An employee’s entitlement to workers’ compensation benefits may be more tenuous if the injury is sustained off the employer’s premises during an activity not directly related to the wellness program or not directly suggested by the employer. The risk of liability also may be somewhat reduced where the wellness program is managed by a third party vendor, all communications regarding the program come from such vendor, and the employer knows little to nothing about the participants in or activities of the program.
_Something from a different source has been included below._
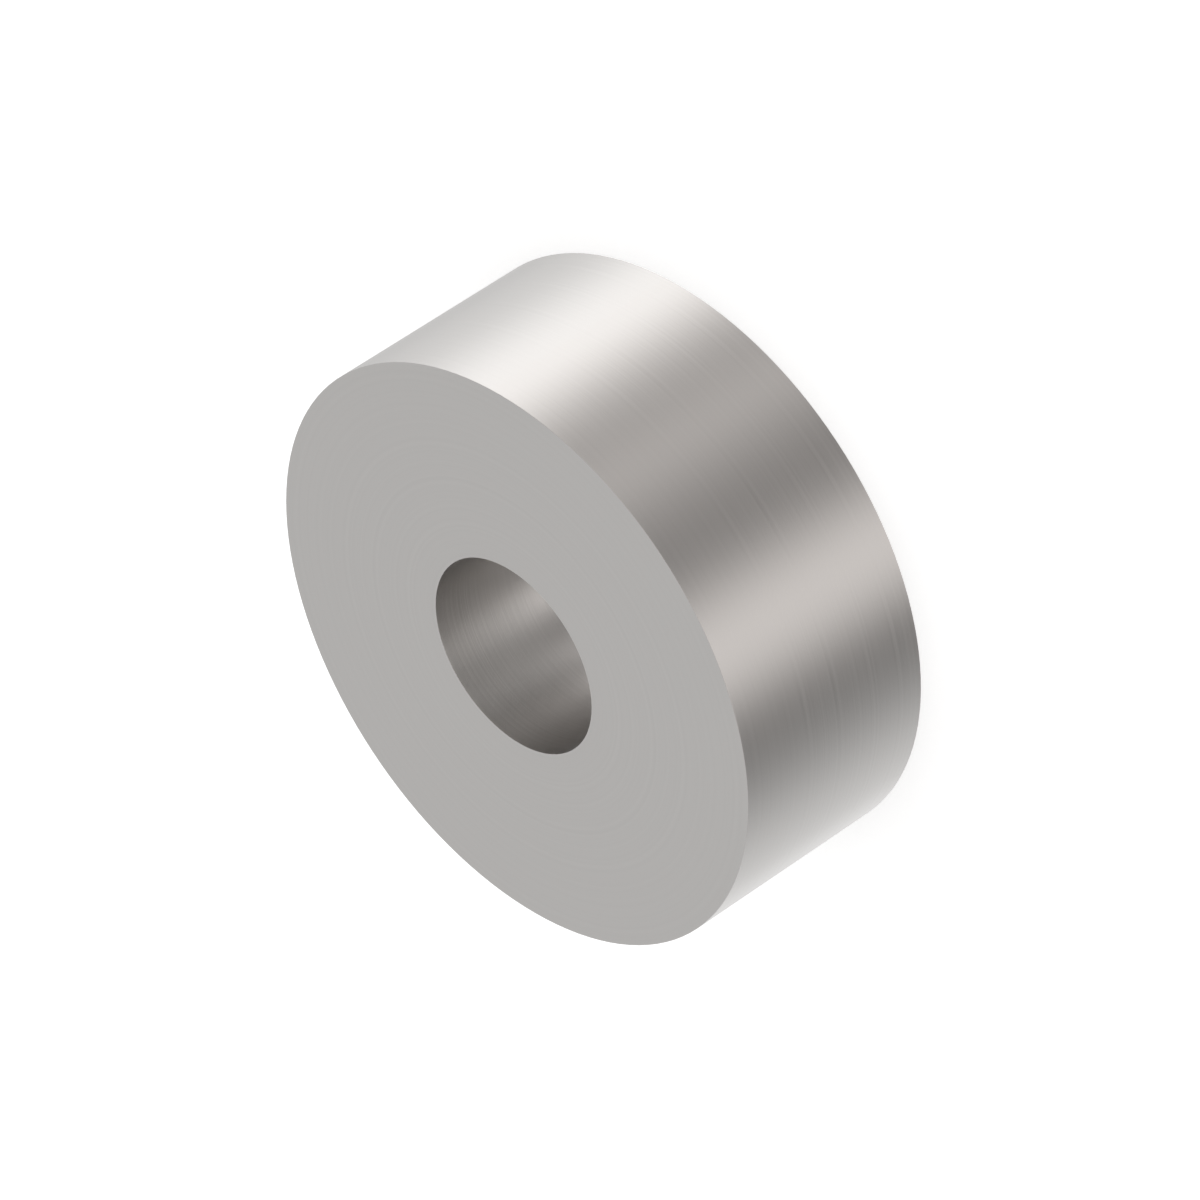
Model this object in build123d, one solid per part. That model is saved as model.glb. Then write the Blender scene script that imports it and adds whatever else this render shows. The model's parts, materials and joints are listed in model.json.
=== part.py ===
from build123d import *
import os

# Counterweight spacer: one plain thick ring, turned and bored from round steel bar.
# It stands on its lower end face. +Z runs along the bore, and the origin is the
# centre of that face. All sizes are in millimetres.

outer_diameter = 40.0  # over the turned rim
bore_diameter = 13.5  # clearance hole for an M12 bolt or stud
length = 15.0  # between the two faced ends
edge_break = 0.02  # 45 degree deburr on the two rims and the two bore mouths

outer_radius = outer_diameter / 2
bore_radius = bore_diameter / 2


def half_section():
    """The ring's section on one side of its axis, with its four corners broken."""
    with BuildSketch(Plane.XZ) as section:
        with Locations((bore_radius, 0)):
            Rectangle(outer_radius - bore_radius, length, align=(Align.MIN, Align.MIN))
        chamfer(section.vertices(), length=edge_break)
    return section.sketch


def spacer_ring():
    """The half section turned once round the bore axis, as the lathe leaves it."""
    ring = revolve(half_section(), axis=Axis.Z)
    ring.label = "spacer_ring"
    return ring


os.makedirs("parts", exist_ok=True)
export_step(spacer_ring(), "parts/spacer_ring.step")
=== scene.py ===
import json
import math

import bpy
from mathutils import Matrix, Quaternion, Vector


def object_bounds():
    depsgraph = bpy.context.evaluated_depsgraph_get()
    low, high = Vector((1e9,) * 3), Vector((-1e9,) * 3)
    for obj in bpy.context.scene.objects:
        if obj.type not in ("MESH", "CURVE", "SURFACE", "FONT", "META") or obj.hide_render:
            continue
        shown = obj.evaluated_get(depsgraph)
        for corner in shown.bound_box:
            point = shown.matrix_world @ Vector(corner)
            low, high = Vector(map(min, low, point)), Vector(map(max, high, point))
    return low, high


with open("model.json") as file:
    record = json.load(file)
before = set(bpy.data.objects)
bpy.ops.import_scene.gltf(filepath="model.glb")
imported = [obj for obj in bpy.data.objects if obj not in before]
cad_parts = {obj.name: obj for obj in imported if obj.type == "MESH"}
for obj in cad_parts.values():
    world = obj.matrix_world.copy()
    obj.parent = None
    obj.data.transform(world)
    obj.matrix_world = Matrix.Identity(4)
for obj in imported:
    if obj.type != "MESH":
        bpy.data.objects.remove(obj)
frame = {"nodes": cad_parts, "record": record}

cad_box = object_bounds()

# Spacer ring.
# One thick ring of mild steel, turned and bored on a lathe from round bar and faced on both ends.
# Its form is the CAD solid's own, deburred edges included, so this section gives it its finish.

turned_tone = "#C1BFBD"
turned_roughness = 0.32
# Painted light: the bore's steel is a little lighter than the wall's, standing in for more light in the
# bore
bore_painted_light_tone = "#C5C3C1"
bored_roughness = 0.35
bore = next(mount["dims"] for mount in frame["record"]["mounts"] if mount["name"] == "bore")
bore_margin = 0.00001  # metres past the bore's wall that still take the bore's finish
bore_reach = bore["r_mm"] / 1000 + bore_margin
roughness_stray = 0.02  # either side, from ring to ring
tone_stray = 0.02  # the same, as a share of the tone
tool_mark = 0.0003  # metres between rings. The real feed is about half this, too fine to show
tool_mark_depth = 0.000005  # metres for the noise's full swing, which gives about Ra 0.4 micrometres
finer_marks = 2.0  # layers of finer rings, each half as far apart as the one before
finer_mark_strength = 0.6  # of each layer, beside the one before
faint_mark = 0.25  # nearly all of the noise lies between these two
strong_mark = 0.75

# A Mix node's inputs share the names A and B, and its outputs the name Result, so they go by place
number_a = 2
number_b = 3
colour_a = 6
colour_b = 7
mixed_colour = 2


def linear(hex_colour):
    """An sRGB hex colour as the linear red, green, blue and alpha that shaders take."""
    shares = [int(hex_colour[i : i + 2], 16) / 255 for i in (1, 3, 5)]
    return (*[s / 12.92 if s <= 0.04045 else ((s + 0.055) / 1.055) ** 2.4 for s in shares], 1.0)


def add(tree, kind, sockets=None, **settings):
    """Adds a node. A socket goes by its name, or by its place where several share one, and takes
    a plain value or a link from another node's output."""
    node = tree.nodes.new(kind)
    for name, value in settings.items():
        setattr(node, name, value)
    for name, value in (sockets or {}).items():
        if isinstance(value, bpy.types.NodeSocket):
            tree.links.new(value, node.inputs[name])
        else:
            node.inputs[name].default_value = value
    return node


def turned_steel():
    """Bare mild steel, finely turned: a satin grey metal that draws the studio out into soft
    bands along its wall, with faint rings where the tool has passed. The bore is a little duller,
    as a boring bar leaves it, and its steel is painted a little lighter as painted light in the bore."""
    material = bpy.data.materials.new("turned_steel")
    material.use_nodes = True
    tree = material.node_tree
    tree.nodes.clear()
    place = add(tree, "ShaderNodeTexCoord").outputs["Object"]
    height = add(tree, "ShaderNodeSeparateXYZ", {0: place}).outputs["Z"]
    flat = add(tree, "ShaderNodeVectorMath", {0: place, 1: (1, 1, 0)}, operation="MULTIPLY").outputs[0]
    radius = add(tree, "ShaderNodeVectorMath", {0: flat}, operation="LENGTH").outputs["Value"]
    # The tool runs along the axis on the wall and in the bore, and along a radius on the ends
    tool_path = add(tree, "ShaderNodeMath", {0: radius, 1: height}, operation="ADD").outputs[0]
    pattern = {
        "W": tool_path,
        "Scale": 1 / tool_mark,
        "Detail": finer_marks,
        "Roughness": finer_mark_strength,
    }
    marks = add(tree, "ShaderNodeTexNoise", pattern, noise_dimensions="1D").outputs["Fac"]
    in_bore = add(tree, "ShaderNodeMath", {0: radius, 1: bore_reach}, operation="LESS_THAN").outputs[0]
    spread = {"Value": marks, "From Min": faint_mark, "From Max": strong_mark}
    stray = add(
        tree,
        "ShaderNodeMapRange",
        spread | {"To Min": -roughness_stray, "To Max": roughness_stray},
    ).outputs[0]
    dullness = {"Factor": in_bore, number_a: turned_roughness, number_b: bored_roughness}
    roughness = add(tree, "ShaderNodeMix", dullness).outputs[0]
    roughness = add(tree, "ShaderNodeMath", {0: roughness, 1: stray}, operation="ADD").outputs[0]
    shade = add(
        tree,
        "ShaderNodeMapRange",
        spread | {"To Min": 1 - tone_stray, "To Max": 1 + tone_stray},
    ).outputs[0]
    # The bore's lighter tone is painted light, not a different steel
    tones = {"Factor": in_bore, colour_a: linear(turned_tone), colour_b: linear(bore_painted_light_tone)}
    tone = add(tree, "ShaderNodeMix", tones, data_type="RGBA").outputs[mixed_colour]
    tone = add(tree, "ShaderNodeVectorMath", {0: tone, "Scale": shade}, operation="SCALE").outputs[0]
    grooves = add(tree, "ShaderNodeBump", {"Height": marks, "Distance": tool_mark_depth}).outputs[0]
    steel = add(
        tree,
        "ShaderNodeBsdfPrincipled",
        {"Base Color": tone, "Metallic": 1.0, "Roughness": roughness, "Normal": grooves},
    ).outputs[0]
    add(tree, "ShaderNodeOutputMaterial", {"Surface": steel})
    return material


ring = frame["nodes"]["spacer_ring"]
ring.data.materials.clear()
ring.data.materials.append(turned_steel())

# Table.
# A plain matt white sheet that the spacer stands on. It takes the soft shadow, and its glow to the
# camera reads as pure white. The steel doesn't mirror it: so near the wall it would hide the cards.

table_reach = 1.5  # metres from the middle to each side
table_white = "#F2F2F2"
table_glow = 0.33


def white_sheet():
    """Matt white laminate: it has no gloss, and where the light falls fully on it, it is pure white."""
    material = bpy.data.materials.new("white_sheet")
    material.use_nodes = True
    tree = material.node_tree
    tree.nodes.clear()
    paper = add(tree, "ShaderNodeBsdfDiffuse", {"Color": linear(table_white)}).outputs[0]
    ray = add(tree, "ShaderNodeLightPath").outputs
    seen = ray["Is Camera Ray"]
    for other_ray in ("Is Glossy Ray", "Is Transmission Ray"):
        seen = add(tree, "ShaderNodeMath", {0: seen, 1: ray[other_ray]}, operation="MAXIMUM").outputs[0]
    lift = add(tree, "ShaderNodeMath", {0: seen, 1: table_glow}, operation="MULTIPLY").outputs[0]
    glow = add(tree, "ShaderNodeEmission", {"Strength": lift}).outputs[0]
    both = add(tree, "ShaderNodeAddShader", {0: paper, 1: glow}).outputs[0]
    add(tree, "ShaderNodeOutputMaterial", {"Surface": both})
    return material


table_mesh = bpy.data.meshes.new("table")
corners = [(x * table_reach, y * table_reach, 0) for x, y in ((-1, -1), (1, -1), (1, 1), (-1, 1))]
table_mesh.from_pydata(corners, [], [(0, 1, 2, 3)])
table_mesh.materials.append(white_sheet())
table = bpy.data.objects.new("table", table_mesh)
bpy.context.scene.collection.objects.link(table)
table.visible_glossy = False

# Camera.
# It stands off with a long lens, looks down on the top face and is rolled, as in the photograph.

camera_azimuth = math.radians(45)  # from -Y towards +X
camera_elevation = math.radians(32.66)
camera_roll = math.radians(-122.95)
camera_distance = 0.6115  # metres from the middle of the spacer
camera_lens = 299.4  # millimetres
sensor_width = 36  # millimetres

low, high = cad_box
reach = math.cos(camera_elevation)
outwards = Vector(
    (math.sin(camera_azimuth) * reach, -math.cos(camera_azimuth) * reach, math.sin(camera_elevation))
)
camera = bpy.data.objects.new("camera", bpy.data.cameras.new("camera"))
camera.data.sensor_width = sensor_width
camera.data.lens = camera_lens
camera.location = (low + high) / 2 + outwards * camera_distance
camera.rotation_mode = "QUATERNION"
camera.rotation_quaternion = (-outwards).to_track_quat("-Z", "Y") @ Quaternion((0, 0, 1), camera_roll)
bpy.context.scene.collection.objects.link(camera)
bpy.context.scene.camera = camera

# Studio.
# A white room with a light grey ceiling gives all the light. Soft-edged panels and dark flags stand
# low round the spacer, where its wall and bore mirror them as bands that run along the axis.

room_level = 1.0  # plain white between the cards, and everywhere for a ray that isn't mirrored
# Azimuth from the camera, to the left as the spacer faces it, half width, and level. Angles in degrees
cards = {
    "key_panel": (81, 58, 1.95),
    "key_flag": (57, 32, 0.05),
    "front_flag": (10, 32, 0.73),
    "fill_panel": (-39, 38, 2.12),
    "side_flag": (-48, 99, 0.13),
    "right_rear_panel": (-158, 20, 1.22),
    "left_rear_flag": (160, 26, 0.75),
}
card_top = 0.03  # height on a sphere of radius 1, up to which the cards show in full
ceiling_edge = 0.28  # height on it from which the ceiling alone shows
ceiling_grey = 0.8
room_white = "#FFFFFF"
warm_white = "#FFFBF9"  # the side of the room behind the camera
warm_core = math.radians(50)  # either side of the camera, up to which it is warm in full
warm_reach = math.radians(110)  # either side of the camera, by which it has faded to white

world = bpy.data.worlds.new("studio")
bpy.context.scene.world = world
world.use_nodes = True
# The cards are there for mirrored rays alone, and sampling the world as a light would miss them
world.cycles.sampling_method = "NONE"
tree = world.node_tree
tree.nodes.clear()
out_way = add(tree, "ShaderNodeTexCoord").outputs["Generated"]
towards = add(tree, "ShaderNodeSeparateXYZ", {0: out_way}).outputs
turn = add(tree, "ShaderNodeMath", {0: towards["Y"], 1: towards["X"]}, operation="ARCTAN2").outputs[0]


def angle_from(azimuth):
    """The angle between a ray's heading and an azimuth counted from the camera."""
    centre = camera_azimuth - math.pi / 2 + azimuth
    off = add(tree, "ShaderNodeMath", {0: turn, 1: centre}, operation="SUBTRACT").outputs[0]
    near = add(tree, "ShaderNodeMath", {0: off, 1: math.pi, 2: -math.pi}, operation="WRAP").outputs[0]
    return add(tree, "ShaderNodeMath", {0: near}, operation="ABSOLUTE").outputs[0]


level = room_level
for name, (azimuth, half_width, card_level) in cards.items():
    away = {"Value": angle_from(math.radians(azimuth)), "From Max": math.radians(half_width)}
    card = add(
        tree,
        "ShaderNodeMapRange",
        away | {"To Min": card_level - room_level, "To Max": 0.0},
        interpolation_type="SMOOTHERSTEP",
        name=name,
    ).outputs[0]
    level = add(tree, "ShaderNodeMath", {0: level, 1: card}, operation="ADD").outputs[0]
heights = {"Value": towards["Z"], "From Min": card_top, "From Max": ceiling_edge}
mirrored = add(
    tree,
    "ShaderNodeMapRange",
    heights | {"To Min": level, "To Max": ceiling_grey},
    interpolation_type="SMOOTHERSTEP",
).outputs[0]
ray = add(tree, "ShaderNodeLightPath").outputs
strength = add(
    tree,
    "ShaderNodeMix",
    {"Factor": ray["Is Glossy Ray"], number_a: room_level, number_b: mirrored},
).outputs[0]
warmth = add(
    tree,
    "ShaderNodeMapRange",
    {
        "Value": angle_from(0.0),
        "From Min": warm_core,
        "From Max": warm_reach,
        "To Min": ray["Is Glossy Ray"],
        "To Max": 0.0,
    },
    interpolation_type="SMOOTHERSTEP",
).outputs[0]
colour = add(
    tree,
    "ShaderNodeMix",
    {"Factor": warmth, colour_a: linear(room_white), colour_b: linear(warm_white)},
    data_type="RGBA",
).outputs[mixed_colour]
backdrop = add(tree, "ShaderNodeBackground", {"Color": colour, "Strength": strength}).outputs[0]
add(tree, "ShaderNodeOutputWorld", {"Surface": backdrop})

bpy.context.scene.view_settings.view_transform = "Standard"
Despite the potential for liability, wellness programs can and do provide significant value to the workforce. Wellness programs benefit employers by promoting a healthier and more productive workforce and by helping to reduce health care costs. Employees also receive a benefit. Those who may not otherwise engage in physical or wellness activities, are induced to participate in wellness programs through employer offered incentives, health care premium bonuses, and suggested activities and, as a result, are healthier for it. For many employers, the benefits of promoting workforce wellness far outweigh the potential liability. If your company is implementing a workplace wellness program, or continuing an existing program, consider consulting counsel to develop wellness initiatives that promote the goals of the program while minimizing the risk of legal exposure.